Pieper points to both communism and postmodernism as against the idea of festivity. He writes in In Tune with the World: “In a totalitarian state labor is glorified, and government propaganda romanticizes rises in the production indices as if work itself were a form of celebration.” But the possibility of festivity is destroyed even more by the postmodern view that man’s daily life is nothing but a meaningless bustle, or absurd drudgery.
Lucas van Valkenborch, Landscape in winter
In contrast, leisure is a mental and spiritual attitude, “a condition of the soul, and as such utterly contrary to the ideal of worker” in the three aspects he outlined: work as activity, as toil, as a social function. Leisure is the opposite of these: it is passive, it is pleasant, and it is an attitude of the individual soul that ‘answers’ to the reality of the world. He writes: “It is in these silent, receptive moments that the soul of a man is sometimes visited by an awareness of what holds the world together.” What is so interesting is that he points out we can only truly be in leisure if we are in harmony with ourselves, and the world, and we can affirm that the world is good.
With the knowledge one has found in their leisure time –reading a good book, sharing a meal with friends and family, going to church, spending time in nature - a person comes back to their everyday activities with an awareness of the transcendent, and of what is important. And in fact, Pieper holds in In Tune with the World that celebrations are only meaningful if something transcendent is being celebrated.

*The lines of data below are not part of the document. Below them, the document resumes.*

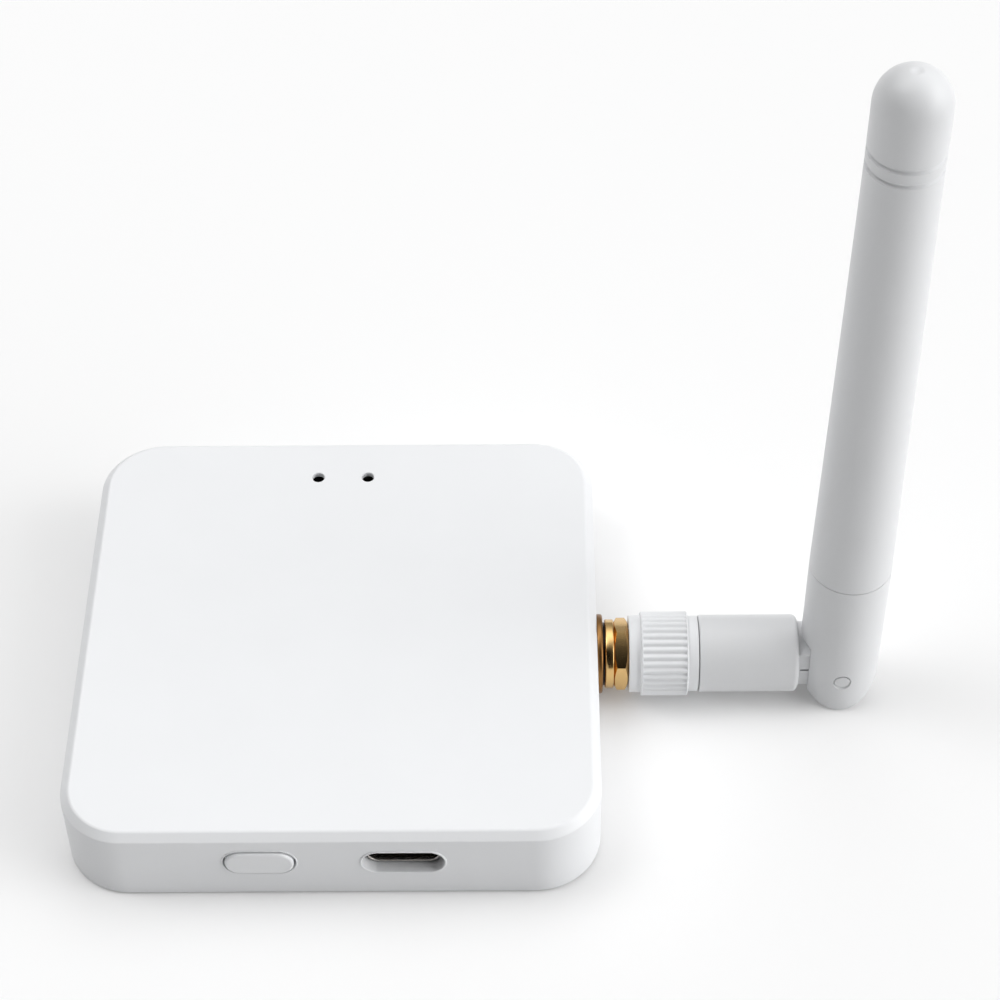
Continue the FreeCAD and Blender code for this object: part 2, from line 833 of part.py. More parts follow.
def fork_slot():
    """Way for the tongue: a quarter round about the pivot between two stops, its mouth widened
    upwards by a slope."""
    half = tongue_half_width + fork_side_clearance
    floor_z = axis_z - 2 * whip_radius
    left_x = pivot_x - 2 * whip_radius
    level_way = block(left_x, pivot_x, -half, half, floor_z, axis_z + fork_reach)
    lower_way = block(left_x, pivot_x + fork_reach, -half, half, floor_z, axis_z)
    slope_x = pivot_x - fork_reach
    mouth = Part.makePolygon([
        Vector(left_x, -half, axis_z),
        Vector(slope_x, -half, axis_z),
        Vector(slope_x, -half, axis_z + fork_reach),
        Vector(slope_x - fork_entry_run, -half, axis_z + fork_entry_height),
        Vector(left_x, -half, axis_z + fork_entry_height),
        Vector(left_x, -half, axis_z),
    ])
    mouth_way = Part.Face(mouth).extrude(Vector(0, 2 * half, 0))
    return level_way.fuse([lower_way, rod_y(fork_reach, -half, half, pivot_x, axis_z), mouth_way])


def hinge_pin():
    """Plain pin through both cheeks and the tongue, its ends just below the surface."""
    end_y = whip_radius - pin_flush
    return rod_y(pin_radius, -end_y, end_y, pivot_x, axis_z)


def at_height(radius, height):
    """Point of the whip's profile, by its radius and its height above the pivot."""
    return Vector(pivot_x + radius, 0, axis_z + height)


def whip_tube():
    """Closed tube, tapering up to two turned grooves and ending in a round dome."""
    half_groove = groove_width / 2
    taper_end = tube_height - groove_drops[0] - half_groove
    dome_height = tube_height - tube_top_radius
    dome_half = tube_top_radius * math.sin(math.pi / 4)
    side = Part.Arc(at_height(whip_radius, whip_base_height),
                    at_height(tube_middle_radius, tube_middle_height),
                    at_height(tube_top_radius, taper_end)).toShape()
    grooves = []
    for drop in groove_drops:
        height = tube_height - drop
        grooves += [at_height(tube_top_radius, height - half_groove),
                    at_height(tube_top_radius - groove_depth, height),
                    at_height(tube_top_radius, height + half_groove)]
    grooves.append(at_height(tube_top_radius, dome_height))
    dome = Part.Arc(at_height(tube_top_radius, dome_height),
                    at_height(dome_half, dome_height + dome_half),
                    at_height(0, tube_height)).toShape()
    inside = [at_height(0, tube_height), at_height(0, dome_height),
              at_height(spigot_radius, dome_height), at_height(spigot_radius, whip_base_height),
              at_height(whip_radius, whip_base_height)]
    edges = [side, dome] + Part.makePolygon(grooves).Edges + Part.makePolygon(inside).Edges
    outline = Part.Wire(Part.sortEdges(edges)[0])
    return Part.Face(outline).revolve(Vector(pivot_x, 0, 0), Vector(0, 0, 1), 360)


def whip_coax():
    """Coax from the hinge up to the feed point."""
    return rod_z(coax_radius, axis_z + fork_reach + whip_coax_start, feed_z, pivot_x)


def radiator_sleeve():
    """Brass tube over the coax, up to the feed point: the lower half of the dipole."""
    start_z = feed_z - radiator_length
    tube = rod_z(radiator_radius, start_z, feed_z, pivot_x)
    return tube.cut(rod_z(coax_radius, start_z - 1, feed_z + 1, pivot_x))


def radiator_wire():
    """Bare centre wire above the feed point: the upper half of the dipole."""
    return rod_z(wire_radius, feed_z, feed_z + wire_length, pivot_x)


def export(name, shape):
    """Writes one node."""
    shape.exportStep(os.path.join("parts", name + ".step"))


os.makedirs("parts", exist_ok=True)

export("upper_shell", upper_shell())
export("base_plate", base_plate())
export("circuit_board", circuit_board())
export("wifi_module_board", module_board(wifi_module))
export("wifi_module_shield", module_shield(wifi_module))
export("bluetooth_module_board", module_board(bluetooth_module))
export("bluetooth_module_shield", module_shield(bluetooth_module))
export("power_chip", placed_block(power_chip, board_top_z, power_chip["height"]))
export("power_inductor", inductor())
export("capacitors", capacitors())
export("status_lights", status_lights())
export("light_guard", light_guard())
export("switch_body", switch_body())
export("switch_plunger", switch_plunger())
export("button_cap", button_cap())
export("port_shell", port_shell())
export("port_insulator", port_insulator())
export("port_contacts", port_contacts())
export("coax_board_socket", coax_board_socket())
export("coax_board_plug", coax_board_plug())
export("pigtail_coax", pigtail_coax())
export("antenna_jack", antenna_jack())
export("jack_insulator", jack_insulator())
export("jack_contact", jack_contact())
export("flat_washer", flat_washer())
export("lock_washer", lock_washer())
export("spacer_ring", spacer_ring())
export("hex_nut", hex_nut())
export("plug_body", plug_body())
export("plug_insulator", plug_insulator())
export("plug_pin", plug_pin())
export("plug_coax", plug_coax())
export("coupling_nut", coupling_nut())
export("nut_cover", nut_cover())
export("swivel_sleeve", swivel_sleeve())
export("whip_base", whip_base())
export("hinge_pin", hinge_pin())
export("whip_tube", whip_tube())
export("whip_coax", whip_coax())
export("radiator_sleeve", radiator_sleeve())
export("radiator_wire", radiator_wire())
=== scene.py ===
import math

import bmesh
import bpy
from mathutils import Matrix, Vector


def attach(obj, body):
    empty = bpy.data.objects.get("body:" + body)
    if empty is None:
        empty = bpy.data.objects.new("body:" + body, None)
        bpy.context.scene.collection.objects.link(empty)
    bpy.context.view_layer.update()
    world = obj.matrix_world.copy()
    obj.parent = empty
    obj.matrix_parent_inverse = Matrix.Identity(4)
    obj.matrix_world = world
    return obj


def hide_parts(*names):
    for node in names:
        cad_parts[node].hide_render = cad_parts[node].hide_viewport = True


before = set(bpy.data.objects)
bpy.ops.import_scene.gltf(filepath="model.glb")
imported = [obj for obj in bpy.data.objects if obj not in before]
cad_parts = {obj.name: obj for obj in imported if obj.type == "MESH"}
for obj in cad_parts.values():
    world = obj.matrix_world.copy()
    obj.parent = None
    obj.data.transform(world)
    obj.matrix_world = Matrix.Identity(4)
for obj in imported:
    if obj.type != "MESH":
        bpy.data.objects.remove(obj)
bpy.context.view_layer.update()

# The circuit board is glass fibre under green solder mask, with its copper tracks showing through
# the mask as lighter lines. Posts of the two case mouldings clamp it at its four corners.
mm = 0.001


class Value:
    """One socket of a tree of nodes, on which plain arithmetic adds Math nodes."""

    def __init__(self, tree, socket):
        self.tree = tree
        self.socket = socket

    def math(self, operation, first, second):
        node = self.tree.nodes.new("ShaderNodeMath")
        node.operation = operation
        for port, term in zip(node.inputs, (first, second)):
            if isinstance(term, Value):
                self.tree.links.new(term.socket, port)
            else:
                port.default_value = term
        return Value(self.tree, node.outputs[0])

    def __add__(self, other):
        return self.math("ADD", self, other)

    def __radd__(self, other):
        return self.math("ADD", other, self)

    def __sub__(self, other):
        return self.math("SUBTRACT", self, other)

    def __rsub__(self, other):
        return self.math("SUBTRACT", other, self)

    def __mul__(self, other):
        return self.math("MULTIPLY", self, other)

    def __rmul__(self, other):
        return self.math("MULTIPLY", other, self)


class Recipe:
    """An empty tree of nodes, and the one method that adds to it."""

    def __init__(self, tree):
        self.tree = tree
        self.tree.nodes.clear()

    def node(self, kind, settings, sockets, out=0):
        """Any node: its settings first, then the values or links of its sockets."""
        made = self.tree.nodes.new(kind)
        for key, setting in settings.items():
            setattr(made, key, setting)
        for port, term in sockets.items():
            if isinstance(term, Value):
                self.tree.links.new(term.socket, made.inputs[port])
            else:
                made.inputs[port].default_value = term
        return Value(self.tree, made.outputs[out]) if len(made.outputs) else None


class Finish(Recipe):
    """A named finish, mixed from nodes round one Principled shader."""

    def __init__(self, name, **constants):
        self.material = bpy.data.materials.new(name)
        self.material.use_nodes = True
        super().__init__(self.material.node_tree)
        self.shader = self.tree.nodes.new("ShaderNodeBsdfPrincipled")
        self.output = self.tree.nodes.new("ShaderNodeOutputMaterial")
        self.tree.links.new(self.shader.outputs[0], self.output.inputs["Surface"])
        for port, number in constants.items():
            self.shader.inputs[port.replace("_", " ")].default_value = number
        self.place = self.node("ShaderNodeTexCoord", {}, {}, out="Object")

    def noise(self, size, detail=2.0, stretch=(1, 1, 1)):
        """Cloudy pattern whose marks are about size metres across, narrower where stretched."""
        scaled = self.node("ShaderNodeMapping", {}, {"Vector": self.place, "Scale": stretch})
        return self.node("ShaderNodeTexNoise", {},
                         {"Vector": scaled, "Scale": 1 / size, "Detail": detail})

    def blend(self, factor, first, second):
        return self.node("ShaderNodeMix", {"data_type": "RGBA"},
                         {0: factor, 6: first, 7: second}, out=2)

    def set(self, port, value):
        self.tree.links.new(value.socket, self.shader.inputs[port])

    def bump(self, height, depth):
        """Relief of a pattern of 0 to 1, depth metres from its lowest to its highest."""
        relief = self.node("ShaderNodeBump", {},
                           {"Height": height, "Distance": depth, "Strength": 1.0})
        self.set("Normal", relief)


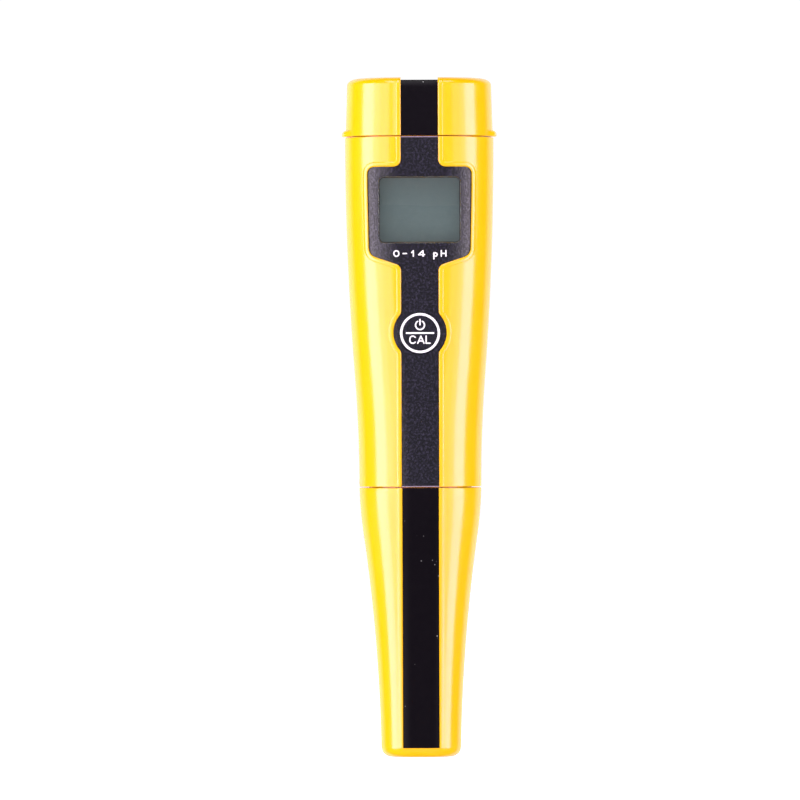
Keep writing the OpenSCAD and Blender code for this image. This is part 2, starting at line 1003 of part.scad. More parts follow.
module electrode_socket() color([0.12, 0.12, 0.13]) {
    socket_low = 78.6;
    difference() {
        translate([-5.6, board_back_y, socket_low])
            cube([11.2, 11.6, 9.4]);
        for (a = [45 : 90 : 315])
            rotate(a)
                translate([3, 0, socket_low - 1])
                    cylinder(r = 0.58, h = 7);
    }
}

module neck_oring() color([0.08, 0.08, 0.08]) {
    translate([0, 0, neck_oring_z])
        rotate_extrude()
            translate([neck_oring_r, 0])
                circle(neck_oring_wire, $fn = 32);
}

module electrode_barrel() color([0.16, 0.17, 0.2]) {
    slot_w = 4.4;
    groove_z = 56;
    difference() {
        union() {
            translate([0, 0, tip_z])
                cylinder(r = barrel_r, h = barrel_high - tip_z);
            translate([0, 0, collar_low])
                cylinder(r = 8.1, h = collar_high - collar_low);
        }
        translate([0, 0, tip_z - 1])
            cylinder(r = barrel_inner_r, h = barrel_high - tip_z + 2);
        for (a = [0, 90])
            rotate(a)
                translate([-10, -slot_w / 2, tip_z - 1])
                    cube([20, slot_w, guard_high - tip_z]);
        ring(5.3, barrel_r + 1, groove_z - 0.45, groove_z + 0.45);
    }
}

module barrel_oring() color([0.08, 0.08, 0.08]) {
    translate([0, 0, 56])
        rotate_extrude()
            translate([5.68, 0])
                circle(0.38, $fn = 32);
}

module glass_bulb() color([0.75, 0.85, 0.85, 0.5]) {
    glass_t = 0.35;
    translate([stem_x, 0, bulb_z])
        difference() {
            sphere(bulb_r);
            sphere(bulb_r - glass_t);
            cylinder(r = stem_r - 0.5, h = 5);
            translate([-5, -5, 1.9])
                cube([10, 10, 5]);
        }
}

module glass_stem() color([0.8, 0.88, 0.88, 0.5]) {
    translate([stem_x, 0, 0])
        ring(stem_r - 0.5, stem_r, bulb_z + 1.9, plug_low);
}

module silver_wire() color("silver") {
    translate([stem_x, 0, bulb_z - 1.2])
        cylinder(r = 0.3, h = plug_low - bulb_z + 1.2);
}

module reference_wire() color("silver") {
    translate([2.2, 3.1, 26])
        cylinder(r = 0.3, h = plug_low - 26);
}

module reference_junction() color("white") {
    junction_low = 20.5;
    difference() {
        translate([0, 0, junction_low])
            cylinder(r = barrel_inner_r, h = 3);
        translate([stem_x, 0, junction_low - 1])
            cylinder(r = stem_r, h = 5);
        translate([probe_x, 0, junction_low - 1])
            cylinder(r = probe_r, h = 5);
    }
}

module temperature_probe() color("silver") {
    translate([probe_x, 0, 15])
        sphere(probe_r);
    translate([probe_x, 0, 15])
        cylinder(r = probe_r, h = plug_low - 15);
}

module electrode_plug() color([0.15, 0.15, 0.16]) {
    translate([0, 0, plug_low])
        cylinder(r = barrel_inner_r, h = barrel_high - plug_low);
    translate([0, 0, barrel_high])
        cylinder(r = barrel_r - 0.1, h = plug_high - barrel_high);
}

module plug_pins() color("goldenrod") {
    for (a = [45 : 90 : 315])
        rotate(a)
            translate([3, 0, plug_high])
                cylinder(r = 0.5, h = 5.5);
}

module retaining_nut() color([0.2, 0.2, 0.22]) {
    difference() {
        translate([0, 0, nut_low])
            cylinder(r = nut_r, h = nut_high - nut_low);
        translate([0, 0, nut_low - 1])
            cylinder(r = barrel_r + 0.2, h = 5);
        translate([0, 0, nut_lip_high])
            cylinder(r = neck_r + 0.1, h = 20);
        for (i = [0 : nut_grooves - 1])
            rotate(i * 360 / nut_grooves)
                translate([nut_r + 0.35, 0, nut_low - 1])
                    cylinder(r = 0.8, h = nut_high - nut_low + 2, $fn = 24);
    }
}

electrode_cap();
electrode_cap_stripe();
soaking_sponge();
housing();
front_overlay();
overlay_print();
display_window();
lcd_front_glass();
lcd_rear_glass();
lcd_reflector();
lcd_frame();
zebra_strips();
main_board();
controller_chip();
amplifier_chip();
clock_crystal();
chip_components();
switch_body();
board_carrier();
board_screws();
battery_tray();
button_cells();
battery_contacts();
electrode_socket();
neck_oring();
key_disc();
key_print();
key_plunger();
switch_stem();
battery_cap_shell();
battery_cap_stripe();
battery_cap_oring();
contact_carrier();
battery_bridge();
bridge_rivets();
electrode_barrel();
glass_bulb();
glass_stem();
silver_wire();
reference_wire();
reference_junction();
temperature_probe();
electrode_plug();
plug_pins();
barrel_oring();
retaining_nut();
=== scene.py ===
import json
import math
from collections import namedtuple

import bmesh
import bpy
import numpy as np
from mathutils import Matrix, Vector, geometry


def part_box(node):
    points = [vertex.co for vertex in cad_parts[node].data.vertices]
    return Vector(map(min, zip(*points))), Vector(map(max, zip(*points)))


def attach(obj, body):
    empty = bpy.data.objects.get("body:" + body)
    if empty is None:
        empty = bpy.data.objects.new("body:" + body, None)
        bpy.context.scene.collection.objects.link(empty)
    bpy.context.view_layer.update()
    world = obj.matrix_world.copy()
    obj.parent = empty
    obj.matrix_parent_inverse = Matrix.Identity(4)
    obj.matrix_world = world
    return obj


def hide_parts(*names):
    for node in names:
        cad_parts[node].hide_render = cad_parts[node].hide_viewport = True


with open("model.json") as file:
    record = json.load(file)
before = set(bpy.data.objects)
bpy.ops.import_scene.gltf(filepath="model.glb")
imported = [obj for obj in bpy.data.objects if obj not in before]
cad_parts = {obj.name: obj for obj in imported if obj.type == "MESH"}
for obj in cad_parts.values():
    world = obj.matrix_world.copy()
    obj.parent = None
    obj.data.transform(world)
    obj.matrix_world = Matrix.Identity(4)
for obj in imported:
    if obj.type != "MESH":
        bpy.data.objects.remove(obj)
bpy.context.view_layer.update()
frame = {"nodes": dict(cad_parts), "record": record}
nodes = frame["nodes"]

MM = 0.001

# ---- sizes, in millimetres in the frame of the CAD model ----

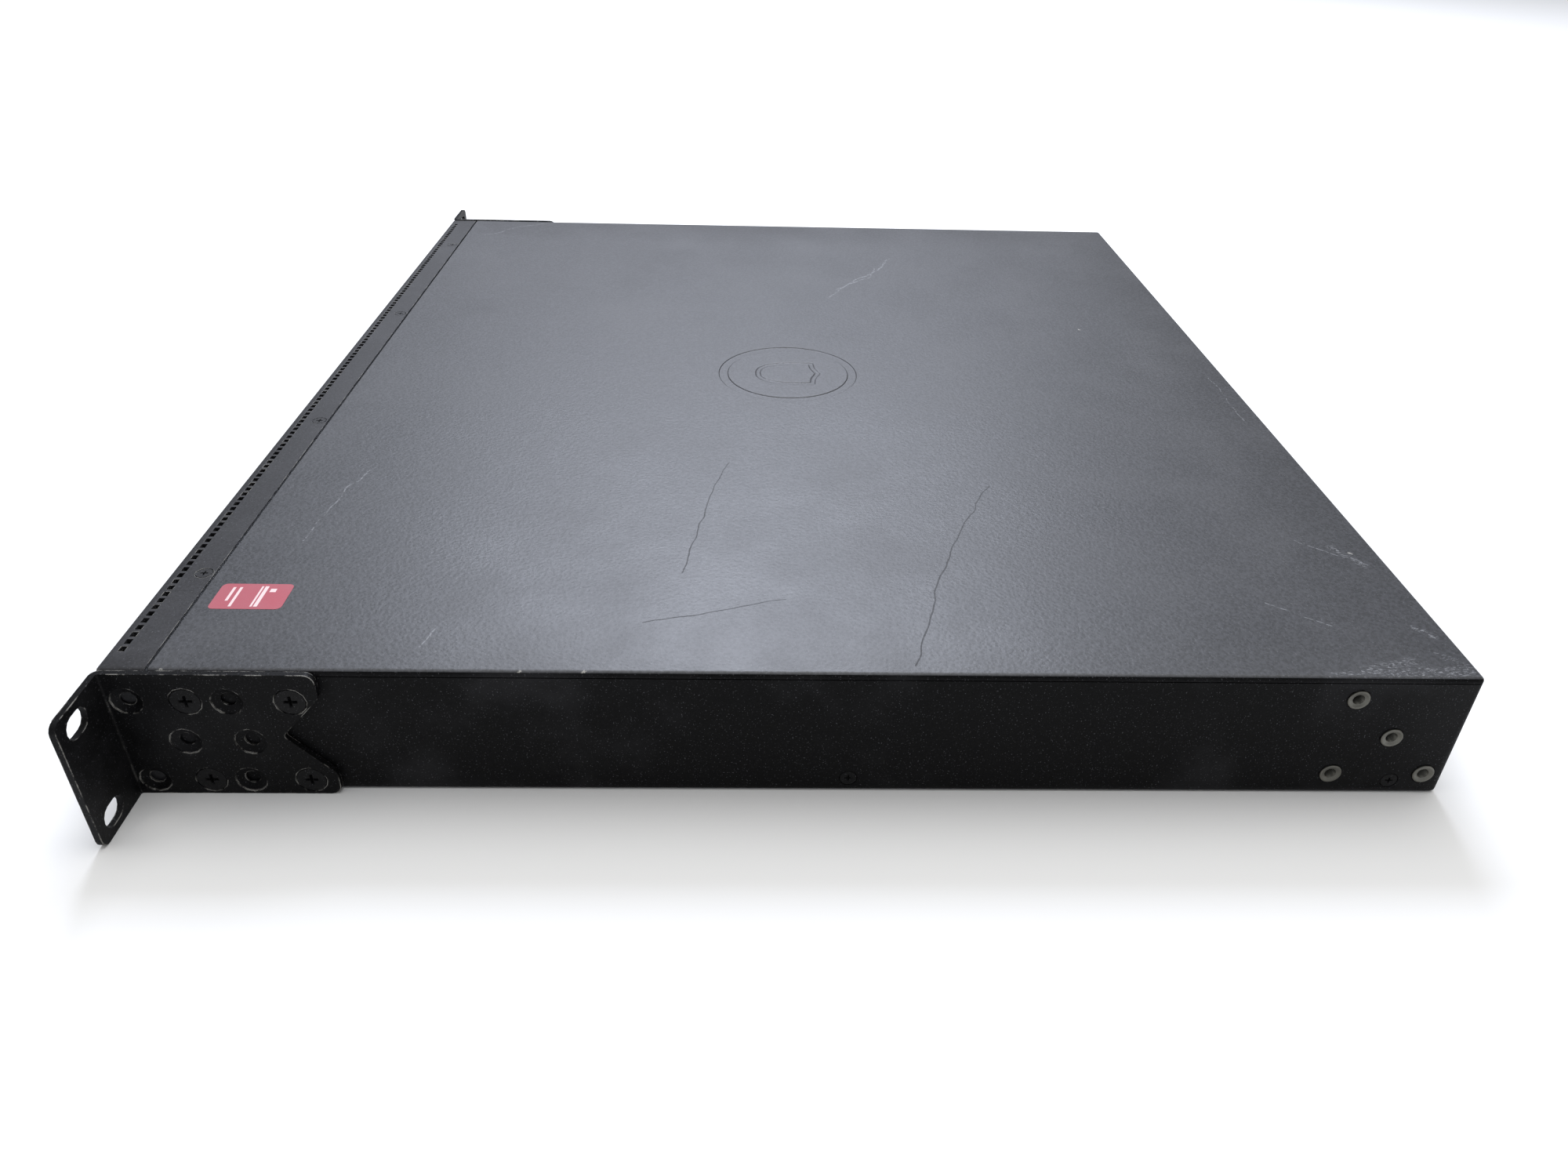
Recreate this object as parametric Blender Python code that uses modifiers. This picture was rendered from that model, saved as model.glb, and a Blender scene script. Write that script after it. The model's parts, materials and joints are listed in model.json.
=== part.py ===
"""Rack firewall appliance, one unit high: folded steel chassis, cover, front panel, two rack ears,
network boards and ports, two plug-in power supplies and three plug-in fan modules.

Metres, +Z up. The origin is the middle of the underside, the front faces -Y, and +X is the
right-hand side seen from the front.
"""

from math import ceil, cos, floor, pi, sin

import bmesh
import bpy
from mathutils import Matrix, Vector

# Chassis
CHASSIS_WIDTH = 0.434
CHASSIS_DEPTH = 0.385
CHASSIS_HEIGHT = 0.0435
SHEET = 0.0012  # steel of the chassis, cover and front panel
FOLD_RADIUS = 0.0015  # outside of a fold in that sheet, more than the sheet is thick
FOLD_STEPS = 3
GAP = 0.0003  # clearance between pieces that touch
COVER_LIP = 0.0018  # how far the cover's edges fold down
STRIP_DEPTH = 0.0135  # top return of the front panel
SEAM = 0.0009  # open line between that return and the cover
RAIL_BAR = 0.0015  # flat bar under the seam
RAIL_BAR_DEPTH = 0.014
EMBLEM_CENTRE = (0.0058, 0.0005)
EMBLEM_RADIUS = 0.0295  # pressed ring in the middle of the cover
EMBLEM_LINE = 0.0035
EMBLEM_PRESS = 0.0004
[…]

These ideas have helped me see so much that we try to inject meaning into celebrations when we are not at peace with ourselves or with the world, and in our consumeristic society, meaning is often substituted with more money. Nowhere is this more clear than Christmas marketing. But I can see now in Pieper’s writings the remedy for this too. Trying to create these conditions in our soul to be in harmony with ourselves, and to see goodness in the world, help us to be reminded of what is truly meaningful, and if we’re lucky, to be visited by ‘an awareness of what holds the world together’ which seems like another way of saying O Come, o come, Emmanuel.